** Stated exercise **
Your answer should consist solely of the lines from the one with "booleans. Then write" through the one with "on its back.", copied exactly, endpoints included.

** Input rows **
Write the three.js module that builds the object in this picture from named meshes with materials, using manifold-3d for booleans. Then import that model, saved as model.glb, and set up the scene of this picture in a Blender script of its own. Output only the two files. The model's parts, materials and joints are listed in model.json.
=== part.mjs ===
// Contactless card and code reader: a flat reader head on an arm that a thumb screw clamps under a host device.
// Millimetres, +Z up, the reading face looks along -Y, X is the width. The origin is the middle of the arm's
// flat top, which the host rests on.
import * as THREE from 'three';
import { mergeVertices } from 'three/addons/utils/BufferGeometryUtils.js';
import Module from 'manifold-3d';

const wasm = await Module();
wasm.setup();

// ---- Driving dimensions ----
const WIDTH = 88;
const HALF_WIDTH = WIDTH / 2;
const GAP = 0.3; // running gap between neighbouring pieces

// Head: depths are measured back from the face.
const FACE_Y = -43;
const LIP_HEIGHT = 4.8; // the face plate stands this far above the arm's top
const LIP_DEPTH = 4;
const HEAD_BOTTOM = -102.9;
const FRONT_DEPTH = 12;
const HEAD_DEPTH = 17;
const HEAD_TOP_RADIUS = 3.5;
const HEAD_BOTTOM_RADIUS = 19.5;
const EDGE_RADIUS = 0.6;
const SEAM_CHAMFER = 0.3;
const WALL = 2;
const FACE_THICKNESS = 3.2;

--

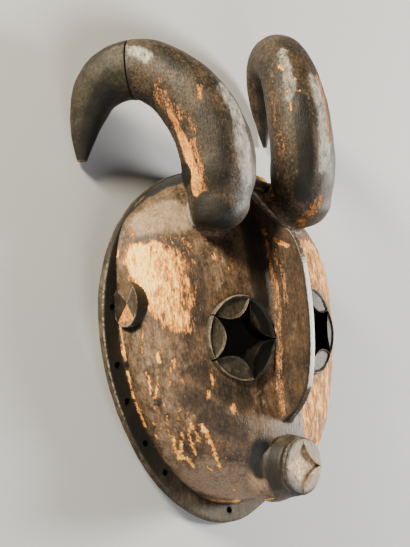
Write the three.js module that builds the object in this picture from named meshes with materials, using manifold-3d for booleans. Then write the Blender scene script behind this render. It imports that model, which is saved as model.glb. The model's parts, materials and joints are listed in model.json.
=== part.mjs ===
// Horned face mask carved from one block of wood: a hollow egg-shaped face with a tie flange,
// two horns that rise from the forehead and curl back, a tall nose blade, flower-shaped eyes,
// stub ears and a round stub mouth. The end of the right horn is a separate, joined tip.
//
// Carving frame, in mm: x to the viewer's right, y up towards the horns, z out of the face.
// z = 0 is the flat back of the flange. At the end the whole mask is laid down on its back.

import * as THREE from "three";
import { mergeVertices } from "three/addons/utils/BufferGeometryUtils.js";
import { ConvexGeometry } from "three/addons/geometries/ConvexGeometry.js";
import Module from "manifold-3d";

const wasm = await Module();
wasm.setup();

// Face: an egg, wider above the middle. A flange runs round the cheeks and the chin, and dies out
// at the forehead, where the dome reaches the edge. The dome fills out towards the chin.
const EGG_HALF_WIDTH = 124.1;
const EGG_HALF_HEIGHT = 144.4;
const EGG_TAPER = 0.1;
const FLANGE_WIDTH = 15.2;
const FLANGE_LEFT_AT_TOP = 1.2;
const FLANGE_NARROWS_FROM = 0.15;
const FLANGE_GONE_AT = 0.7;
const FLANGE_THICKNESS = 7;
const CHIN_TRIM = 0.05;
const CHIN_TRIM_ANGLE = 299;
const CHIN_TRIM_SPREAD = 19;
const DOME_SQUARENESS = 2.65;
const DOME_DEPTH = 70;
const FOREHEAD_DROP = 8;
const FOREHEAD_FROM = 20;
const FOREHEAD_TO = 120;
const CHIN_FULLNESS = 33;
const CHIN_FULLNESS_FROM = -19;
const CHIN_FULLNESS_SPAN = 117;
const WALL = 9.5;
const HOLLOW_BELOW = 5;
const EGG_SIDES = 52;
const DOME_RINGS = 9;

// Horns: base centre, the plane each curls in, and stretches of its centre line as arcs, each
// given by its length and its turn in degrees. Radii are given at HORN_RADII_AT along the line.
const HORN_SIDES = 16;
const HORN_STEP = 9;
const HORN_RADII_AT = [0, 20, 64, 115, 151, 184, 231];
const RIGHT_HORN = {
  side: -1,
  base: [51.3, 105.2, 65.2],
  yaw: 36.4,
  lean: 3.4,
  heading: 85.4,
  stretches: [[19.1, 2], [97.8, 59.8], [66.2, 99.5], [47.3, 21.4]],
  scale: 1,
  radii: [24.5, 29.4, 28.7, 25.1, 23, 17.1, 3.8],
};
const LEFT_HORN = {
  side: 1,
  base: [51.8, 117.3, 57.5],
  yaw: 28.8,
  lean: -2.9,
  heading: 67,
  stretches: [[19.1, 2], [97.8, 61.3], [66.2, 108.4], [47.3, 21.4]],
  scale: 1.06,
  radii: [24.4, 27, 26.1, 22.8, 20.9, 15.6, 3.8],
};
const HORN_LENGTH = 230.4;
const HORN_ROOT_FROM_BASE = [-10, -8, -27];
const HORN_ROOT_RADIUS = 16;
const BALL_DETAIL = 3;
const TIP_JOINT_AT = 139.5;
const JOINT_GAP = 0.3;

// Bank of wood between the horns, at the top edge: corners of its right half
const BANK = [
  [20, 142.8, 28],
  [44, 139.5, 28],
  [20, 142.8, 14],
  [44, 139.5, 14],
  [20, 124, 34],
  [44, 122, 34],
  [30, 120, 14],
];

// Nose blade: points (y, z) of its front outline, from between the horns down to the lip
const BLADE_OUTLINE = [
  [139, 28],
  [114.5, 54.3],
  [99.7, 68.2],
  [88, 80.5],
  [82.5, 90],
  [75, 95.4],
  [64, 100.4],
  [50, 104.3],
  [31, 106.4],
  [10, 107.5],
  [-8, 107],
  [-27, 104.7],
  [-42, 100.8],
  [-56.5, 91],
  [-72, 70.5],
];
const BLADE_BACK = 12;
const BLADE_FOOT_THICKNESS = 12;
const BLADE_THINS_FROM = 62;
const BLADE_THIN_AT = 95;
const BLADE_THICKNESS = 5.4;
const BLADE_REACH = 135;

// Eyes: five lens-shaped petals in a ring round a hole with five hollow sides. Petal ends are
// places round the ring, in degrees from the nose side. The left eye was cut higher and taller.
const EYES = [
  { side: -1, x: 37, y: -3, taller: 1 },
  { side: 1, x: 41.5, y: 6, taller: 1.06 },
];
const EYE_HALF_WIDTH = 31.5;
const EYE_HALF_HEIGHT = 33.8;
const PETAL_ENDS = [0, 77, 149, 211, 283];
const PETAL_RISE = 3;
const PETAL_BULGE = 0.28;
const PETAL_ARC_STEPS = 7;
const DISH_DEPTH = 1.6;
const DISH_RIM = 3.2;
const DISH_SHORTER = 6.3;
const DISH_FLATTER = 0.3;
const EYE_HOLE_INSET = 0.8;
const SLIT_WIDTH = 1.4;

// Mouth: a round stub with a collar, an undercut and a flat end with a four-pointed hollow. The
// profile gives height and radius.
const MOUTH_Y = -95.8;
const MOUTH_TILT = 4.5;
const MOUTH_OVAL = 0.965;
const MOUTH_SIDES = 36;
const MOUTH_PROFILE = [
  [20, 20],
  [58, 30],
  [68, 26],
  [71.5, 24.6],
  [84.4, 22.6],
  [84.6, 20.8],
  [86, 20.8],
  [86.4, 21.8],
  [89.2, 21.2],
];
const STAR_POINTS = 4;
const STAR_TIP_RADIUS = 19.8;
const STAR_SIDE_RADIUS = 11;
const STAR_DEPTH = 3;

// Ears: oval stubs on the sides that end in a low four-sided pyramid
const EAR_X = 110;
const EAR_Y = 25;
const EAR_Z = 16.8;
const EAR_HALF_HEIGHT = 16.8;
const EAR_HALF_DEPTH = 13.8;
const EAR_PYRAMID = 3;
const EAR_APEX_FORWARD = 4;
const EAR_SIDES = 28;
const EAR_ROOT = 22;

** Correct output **
Write the three.js module that builds the object in this picture from named meshes with materials, using manifold-3d for booleans. Then write the Blender scene script behind this render. It imports that model, which is saved as model.glb. The model's parts, materials and joints are listed in model.json.
=== part.mjs ===
// Horned face mask carved from one block of wood: a hollow egg-shaped face with a tie flange,
// two horns that rise from the forehead and curl back, a tall nose blade, flower-shaped eyes,
// stub ears and a round stub mouth. The end of the right horn is a separate, joined tip.
//
// Carving frame, in mm: x to the viewer's right, y up towards the horns, z out of the face.
// z = 0 is the flat back of the flange. At the end the whole mask is laid down on its back.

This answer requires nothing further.